Hondas’ latest ASIMO humanoid robot has been upgraded so that it can now run, hop and even pick up and interact with objects.
The Japanese firm has been working on robotics since the 1980s, and this latest incarnation of ASIMO is the most advanced the company has ever produced, with improvements made to movement and reactions.
At the company's ASIMO Studio in Brussels, the robot demonstrated its ability to perform sign language in American and Japanese, as well as run and hop for the first time.
Honda said the improved agility and dexterity meant it was getting closer to being deployed as a helper for those who needed it, with suggestions it could work with the disabled or elderly.
Satoshi Shigemi, the chief engineer on ASIMO said: "Previous generations of ASIMO have demonstrated incredible fluidity and speed of movements. The all-new ASIMO takes this mobility, task performing ability and interaction with people to the next level and moves Honda one step closer to its ultimate goal of developing a robot that can be a helper to people in need."

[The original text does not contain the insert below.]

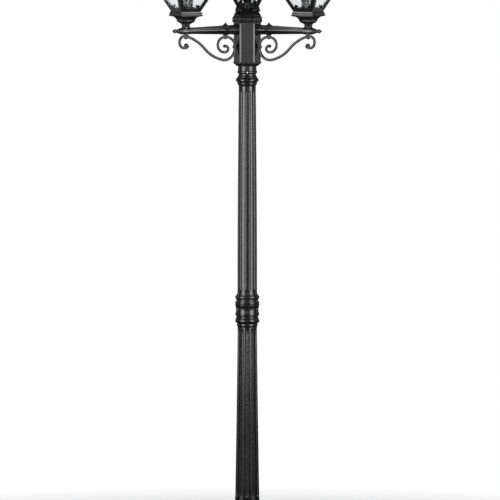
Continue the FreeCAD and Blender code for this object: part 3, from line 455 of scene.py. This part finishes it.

Honda began their own development project in 1986, when they created the E0 robot, which had no torso and took up to 5 seconds to complete a single step. In comparison, the new ASIMO can run at up to 9km an hour.
The robot also features upgraded artificial intelligence that allows the robot to distinguish different voices in a room, even when several people are talking at the same time.
The company’s work on ASIMO has had spinoff benefits too – the firm used lessons learned from the project to build a survey robot that can be used to enter areas too dangerous for humans.
The project was started after the fallout of the 2011 Japanese earthquake that affected the Fukushima nuclear power plant and Honda's survey robot has since entered the reactor building at the crippled site.